DeploymentId      : /subscriptions/<susbscription-id>/providers/Microsoft.Resources/deployments/aks-2022-01-07-05-04-03-00851
Error             : One or more stages of deploymentStack update failed.

Expected behavior Deployment stack to report success (with no errors) as the resource was successfully deleted from azure

Screenshots N/A

Repro Environment Host OS: macOS 12.1 Powershell Version: 7.2.1

Server Debugging Information Correlation ID: 89b8c220-07d5-4132-810f-1ba73e4fcb8c Tenant ID: ff2b9041-8733-4fbd-a4e6-23f30567c4a4 Timestamp of issue (please include time zone): (stack snapshot creation time) CreationTime(UTC) : 7/1/2022 5:04:03 am Data Center (eg, West Central US, West Europe): Australia East

Additional context N/A

TSunny007 commented 2 years ago

Thanks for filing this! It probably has to do with the underlying delete endpoint we rely on for resource deletion so they'll appreciate this find. I will investigate this further and keep you updated

miqm commented 2 years ago

👍🏻 I confirm, stumbled onto this one also.

snarkywolverine commented 2 years ago

@miqm Do you have a correlation ID (or subscription, stack, and deployment date) we can use to verify the issue is the same in both cases?

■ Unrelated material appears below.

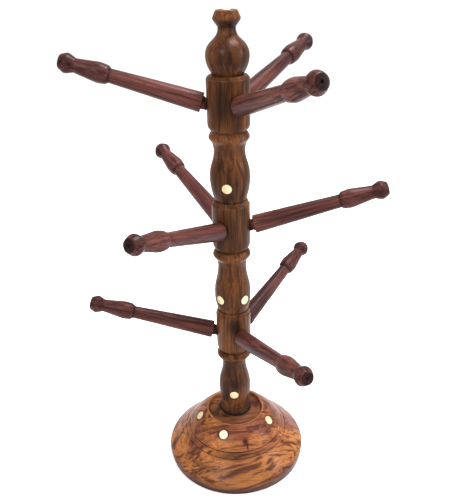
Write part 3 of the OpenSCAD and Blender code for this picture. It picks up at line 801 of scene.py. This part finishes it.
def add_discs(name, body, places, surface_gap):
    """Flat plugs whose tops follow the turned surface: a polar grid of points at (radius,
    angle), each dropped onto the surface by surface_gap, with an eased rim and a side wall."""
    radii = np.array([0.25, 0.5, 0.75, 0.92, 0.985, 1.0]) * INLAY_D / 2
    around = 72
    a = np.arange(around) * 2 * np.pi / around
    points, faces = [], []
    for centre, way in places:
        w = np.array(way)
        side = np.cross((0, 0, 1), w)
        side /= np.linalg.norm(side)
        up = np.cross(w, side)
        start = sum(len(p) for p in points)
        ring = np.stack([np.array(centre) + r * (np.cos(a)[:, None] * side + np.sin(a)[:, None] * up)
                         for r in radii])
        drop = surface_gap(ring.reshape(-1, 3), w).reshape(len(radii), around)
        ease = np.array([0.04, 0.04, 0.04, 0.03, 0.0, -0.06])[:, None]
        top = ring + (drop + ease)[..., None] * w
        floor_ring = ring[-1] - INLAY_T * w
        piece_points = np.vstack([top.reshape(-1, 3), floor_ring, np.array(centre) + 0.04 * w,
                                  np.array(centre) - INLAY_T * w])
        rows = len(radii) + 1
        j, k = np.arange(around), (np.arange(around) + 1) % around
        for i in range(rows - 1):
            faces += (start + np.stack([i * around + j, (i + 1) * around + j,
                                        (i + 1) * around + k, i * around + k], 1)).tolist()
        middle, under = rows * around, rows * around + 1
        faces += (start + np.stack([np.full(around, middle), j, k], 1)).tolist()
        last = (rows - 1) * around
        faces += (start + np.stack([np.full(around, under), last + k, last + j], 1)).tolist()
        points.append(piece_points)
    piece = make_piece(name + "_set", np.vstack(points), faces)
    smooth(piece)
    piece.data.materials.append(FINISH["disc"])
    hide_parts(name)
    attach(piece, body)
    return piece


def gap_to_outline(outline):
    """A function that says how far to move points along a direction to reach a turned surface.
    It follows the surface's radius at the point's height, or its height at the point's radius
    where the direction leans up."""
    def gap(points, way):
        move = np.zeros(len(points))
        for _ in range(8):
            now = points + move[:, None] * way
            r, z = np.hypot(now[:, 0], now[:, 1]), now[:, 2]
            if abs(way[2]) > 0.2:
                order = np.argsort(outline[:, 0])
                move += (np.interp(r, outline[order, 0], outline[order, 1]) - z) * way[2]
            else:
                move += np.interp(z, outline[:, 1], outline[:, 0]) - r
        return move
    return gap


def wooden(name, body, timber, outline, around, seed, place=(0, 0, 0), way=(0, 0, 1), cutters=(),
           dark=(), warm=(), threads=()):
    """A turned wooden piece that stands for a CAD node."""
    finish, slot, fibre = TIMBER[timber]
    points, faces = lathe(outline, around, threads)
    piece = make_piece(name + "_turned", placed(points, place, way), faces)
    if cutters:
        cut(piece, cutters)
    finish_wood(piece, outline, place, way, fibre or way, seed, dark, warm)
    smooth(piece)
    piece.data.materials.clear()
    piece.data.materials.append(FINISH[finish])
    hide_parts(name)
    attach(piece, body)
    return piece


def peg_line(name):
    """A peg's root face and outward direction, from its packed joint."""
    t = TIERS.index(name.split("_")[1])
    way = np.array(JOINTS[name + "_out"]["axis"])
    way /= np.linalg.norm(way)
    lean = math.asin(way[2])
    root = (DRUM_D[t] / 2 + PEG_ROOT_D / 2 * math.sin(lean) + PEG_GAP) / math.cos(lean)
    return t, np.array((0, 0, JOINT_Z[t] + PEG_RISE[t])) + root * way, way


PEGS = sorted(name for name in frame["nodes"] if name.startswith("peg_"))


def peg_holes(tier):
    holes = []
    for t, root, way in map(peg_line, PEGS):
        if t == tier:
            deep = PEG_TENON_LEN + TENON_END
            holes.append((root - deep * way, way, PEG_TENON_D / 2 + TENON_FIT, deep + PEG_ROOT_D))
    return holes


def round_discs(places):
    """Dark glue and sanding dust in a ring round each disc."""
    return [((math.degrees(math.atan2(y, x)), math.hypot(x, y), z), (6, 6, 6), 6, 0.85)
            for (x, y, z), _ in places]


def shade_round_pegs(tier):
    """Painted shadow of each peg round its hole, with the wood there darkened by oil as well."""
    found = [(root, way) for t, root, way in map(peg_line, PEGS) if t == tier]
    r = DRUM_D[tier] / 2
    return [((math.degrees(math.atan2(way[1], way[0])), r, JOINT_Z[tier] + PEG_RISE[tier] + r * way[2]),
             (10, 10, 10), 4, 0.75) for root, way in found]


def build_base():
    """The base with its discs. Marks are darker and paler places: the timber's own, and painted shade in the
    dish and on the lower rim.
    """
    places = dome_disc_places()
    ring = DOME_D / 2
    dark = round_discs(places) + [
        # painted shade in the dish and on the lower rim, and a darker place at the front of the side
        ((0, 0, SEAT_Z - 3), (ALL_ROUND, CREST_D / 2 - 2, 5), 6, 0.6),
        ((0, BASE_D / 2, 0), (ALL_ROUND, 14, 13), 4, 0.78),
        ((-92, 66, 17), (52, 13, 13), 3, 0.42),
        # dark bands under the dome's front edge and at the left of the side
        ((-84, ring + 3, DOME_EDGE_H - 4), (34, 6, 5), 4, 0.6),
        ((-120, ring + 14, 22), (30, 4, 4), 4, 0.55),
        # a knot with the crack that runs down from it, and a small knot above
        ((-78, 43, 43), (3.4, 4.2, 3.6), 3, 1),
        ((-76.5, 47, 40), (1, 6, 6), 4, 1),
        ((-70, 33.5, 50), (2.2, 2.4, 3), 3, 0.8),
    ]
    warm = [
        ((-117, 46, 41), (24, 9, 8), 3, 0.9),
        ((-62, 46, 41), (14, 9, 8), 3, 0.6),
        ((-40, 64, 20), (18, 9, 9), 3, 0.7),
        ((-105, 60, 26), (30, 3, 3), 3, 0.7),
    ]
    wooden("base", "base", "base", filled_in(base_outline(), BASE_STEP), BASE_AROUND, 3,
           cutters=disc_cutters(places), dark=dark, warm=warm)
    add_discs("dome_inlays", "base", places, gap_to_outline(bezier(dome_curve(), 200)))


def ringed(z, reach, strength):
    """A mark all round the column at a height."""
    return ((0, 16, z), (ALL_ROUND, 20, reach), 4, strength)


def column_marks():
    """The dark places and the warm places in each length of the column: the timber's own, with painted shade
    at the collar, the necks and the cap's underside, and painted highlight on the beads and the cap's top.
    """
    r = 17
    foot_z, lower_z, top_z = WAIST_Z[LOWER], JOINT_Z[LOWER], JOINT_Z[UPPER]
    # Painted shade: the rings at the collar and the cove above it, at each neck under its bead, and low on
    # the cap. The rest are the timber's own dark places.
    dark = {
        "column_foot": [ringed(SEAT_Z + 2.4, 3.2, 0.95), ringed(SEAT_Z + 6, 4, 0.5),
                        ((-88, r, foot_z + 29), (8, 9, 8), 2, 0.95),
                        ((-135, r, foot_z + 15), (9, 9, 10), 3, 0.75), ringed(NECK_Z[LOWER], 6, 0.3)],
        "lower_tier": [((-88, r, lower_z + 34), (7, 9, 11), 3, 0.95), ringed(NECK_Z[MIDDLE], 6, 0.3),
                       ringed(WIDEST_Z[MIDDLE], 22, 0.34),
                       ((-112, r, WIDEST_Z[MIDDLE]), (4, 9, 14), 2, 0.6)],
        "middle_tier": [((-105, r, JOINT_Z[MIDDLE] + 30), (5, 9, 14), 2, 0.5),
                        ringed(NECK_Z[UPPER], 5, 0.3), ringed(WIDEST_Z[UPPER], 22, 0.4),
                        ((-95, r, WAIST_Z[UPPER] + 6), (12, 9, 5), 3, 0.5)],
        "upper_tier": [((-110, r, top_z + 26), (6, 9, 18), 3, 0.8), ringed(FINIAL_NECK_Z + 3, 4, 0.7),
                       ((-80, r, BULB_Z - 6), (13, 9, 6), 2, 0.4)],
    }
    # Painted highlight: the rings on the bead under each joint and on the cap's top. The rest are the
    # timber's own warm tone.
    warm = {
        "column_foot": [ringed(lower_z - 6, 3.5, 0.5), ((-50, r, foot_z + 17), (6, 9, 8), 3, 0.95)],
        "lower_tier": [ringed(JOINT_Z[MIDDLE] - 6, 3.5, 0.6), ringed(lower_z + 22, 24, 0.85),
                       ((-72, r, WIDEST_Z[MIDDLE] + 2), (6, 9, 13), 2, 0.7)],
        "middle_tier": [ringed(top_z - 6, 4, 0.7), ((-70, r, WIDEST_Z[UPPER] + 5), (4, 9, 13), 2, 0.7),
                        ((-108, r, WIDEST_Z[UPPER] + 5), (3, 9, 13), 2, 0.5),
                        ((-66, r, JOINT_Z[MIDDLE] + 24), (3, 9, 18), 3, 0.6)],
        "upper_tier": [ringed(CAP_Z - 3, 4, 0.5), ((-48, r, top_z + 20), (4, 9, 22), 3, 0.6),
                       ((-135, r, BULB_Z + 3), (6, 9, 6), 2, 0.5), ((-52, r, BULB_Z + 1), (6, 9, 7), 2, 0.4)],
    }
    return dark, warm


def build_column():
    """The four lengths of the column with their discs, and the button."""
    dark, warm = column_marks()
    discs = column_disc_places(LOWER)
    wooden("column_foot", "foot", "column", filled_in(foot_outline(), COLUMN_STEP), COLUMN_AROUND, 11,
           cutters=disc_cutters(discs), dark=dark["column_foot"] + round_discs(discs),
           warm=warm["column_foot"])
    add_discs("foot_inlays", "foot", discs, gap_to_outline(baluster_outline(LOWER)))
    for t in (LOWER, MIDDLE):
        tier, discs = TIERS[t] + "_tier", column_disc_places(t + 1)
        wooden(tier, tier, "column", filled_in(tier_outline(t), COLUMN_STEP), COLUMN_AROUND, 12 + t,
               cutters=peg_holes(t) + disc_cutters(discs),
               dark=dark[tier] + round_discs(discs) + shade_round_pegs(t), warm=warm[tier])
        add_discs(TIERS[t] + "_inlays", tier, discs, gap_to_outline(baluster_outline(t + 1)))
    wooden("upper_tier", "upper_tier", "column", filled_in(upper_outline(), COLUMN_STEP),
           COLUMN_AROUND, 21, cutters=peg_holes(UPPER),
           dark=dark["upper_tier"] + shade_round_pegs(UPPER), warm=warm["upper_tier"])
    build_button()


def build_button():
    """A plug with a quarter-ellipse dome."""
    a = np.linspace(0, np.pi / 2, CURVE)
    dome = np.stack([BUTTON_D / 2 * np.cos(a), CAP_Z + BUTTON_H * np.sin(a)], 1)
    dome[-1, 0] = 0
    outline = joined([(0, CAP_Z - INLAY_T), (BUTTON_D / 2, CAP_Z - INLAY_T)], dome)
    piece = make_piece("finial_button_turned", *lathe(outline, 72))
    smooth(piece)
    piece.data.materials.append(FINISH["disc"])
    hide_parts("finial_button")
    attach(piece, "upper_tier")


def build_pegs():
    """The nine pegs, whose outlines have closer points along the thread."""
    outline = filled_in(peg_outline(), PEG_STEP)
    on_thread = outline[(outline[:, 1] < -0.01) & (outline[:, 0] > 1)]
    whole = joined(outline[:1], filled_in(on_thread, THREAD_STEP), outline[outline[:, 1] >= -0.01])
    end_z = PEG_SHAFT + BARREL_LEN + KNOB_LEN
    dark = [
        ((0, 0, -PEG_TENON_LEN / 2), (ALL_ROUND, 7, PEG_TENON_LEN / 2 + 0.3), 10, 1),
        ((0, 0, end_z + 2), (ALL_ROUND, 9, 4), 10, 0.95),
        ((0, 0, end_z), (ALL_ROUND, 2, 4), 4, 1),
        ((0, 0, end_z - KNOB_LEN / 2), (ALL_ROUND, 30, KNOB_LEN / 2), 8, 0.35),
        ((0, 0, PEG_SHAFT), (ALL_ROUND, 30, 1.2), 2, 0.6),
    ]
    for number, name in enumerate(PEGS):
        _, root, way = peg_line(name)
        wooden(name, name, "peg", whole, PEG_AROUND, 40 + number, tuple(root), tuple(way), dark=dark,
               threads=[(-PEG_TENON_LEN, 0, PEG_PITCH)])


add_camera()
add_studio()
FIGURE = figure_group()
# Each timber's finish, its slot and the direction its fibre runs, where that is not its axis
TIMBER = {
    "base": ("base", "base_wood", (1, 0.1, -0.06)),
    "column": ("column", "column_wood", None),
    "peg": ("peg", "peg_wood", None),
}
FINISH = {
    "base": wood_finish(
        "golden_rosewood", FIGURE,
        ((0.27, 0.100, 0.030), (0.125, 0.038, 0.018), (0.040, 0.0105, 0.0085), (0.011, 0.0036, 0.0036)),
        (150.0, 210.0, 2.4, (0.05, 0.12, -0.06)), (0.85, 0.4, 0.7)),
    "column": wood_finish(
        "dark_rosewood", FIGURE,
        ((0.110, 0.038, 0.012), (0.034, 0.0115, 0.005), (0.011, 0.0042, 0.0024), (0.0032, 0.0017, 0.0014)),
        (260.0, 330.0, 0.8, (0.05, 0.02, 0.0)), (0.6, 0.35, 0.6)),
    "peg": wood_finish(
        "red_rosewood", FIGURE,
        ((0.084, 0.027, 0.021), (0.042, 0.0125, 0.0105), (0.015, 0.0048, 0.0044), (0.004, 0.0018, 0.0018)),
        (330.0, 420.0, 0.6, (0.03, 0.01, 0.0)), (0.75, 0.35, 0.5)),
    "disc": disc_finish(),
}
build_base()
build_column()
build_pegs()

miqm commented 2 years ago

Unfortunately not anymore. But I could try to reproduce it.

snarkywolverine commented 2 years ago

@damienpontifex @miqm We managed to track down an issue with the way delete requests were being handled. Can you see if you still encounter the error for this scenario now?

azcloudfarmer commented 2 years ago

@damienpontifex @miqm if you don't have time to validate/verify, can you share a template for us to repro?

miqm commented 2 years ago

@apclouds sorry, I don't have time now to verify it :( But here is my sample bicep code for aks. on the second deploy, remove one of the userpool resources.

param aksName string

var defaultPool = {
  name: 'system'
  properties: {
    count: 1
    osType: 'Linux'
    mode: 'System'
    vmSize: 'Standard_B2ms'
  }
}
resource aksCluster 'Microsoft.ContainerService/managedClusters@2021-10-01' = {
  name: aksName
  location: resourceGroup().location
  identity: {
    type: 'SystemAssigned'
  }
  properties: {
    kubernetesVersion: '1.22.4'
    dnsPrefix: 'dnsprefix'
    enableRBAC: true
    nodeResourceGroup: '${aksName}-cluster-rg'
    agentPoolProfiles:[
      union({
        name: defaultPool.name
      }, defaultPool.properties)
    ]
  }
  resource system 'agentPools' = {
    name: defaultPool.name
    properties: defaultPool.properties
  }

  resource userpool1 'agentPools' = {
    name: 'userpool1'
    properties: {
      count: 1
      osType: 'Linux'
      mode: 'User'
      vmSize: 'Standard_B2s'
      availabilityZones: [
        '1'
      ]
    }
  }

  resource userpool2 'agentPools' = {
    name: 'userpool2'
    properties: {
      count: 1
      osType: 'Linux'
      mode: 'User'
      vmSize: 'Standard_B2s'
      availabilityZones: [
        '2'
      ]
    }
  }
}
azcloudfarmer commented 2 years ago

@damienpontifex apologies for the delay. We were able to deploy the template and follow the steps to remove the nodepools through the updateBehavior: purgeResources capability for Deployment Stacks with succeeded state. It looks like the issue you ran into was fixed. Can you verify on your end?

snarkywolverine commented 2 years ago

Based on @apclouds validation, I'm going to resolve this issue. @damienpontifex or @miqm - if you run into this again, please reactivate and we'll be happy to take a look.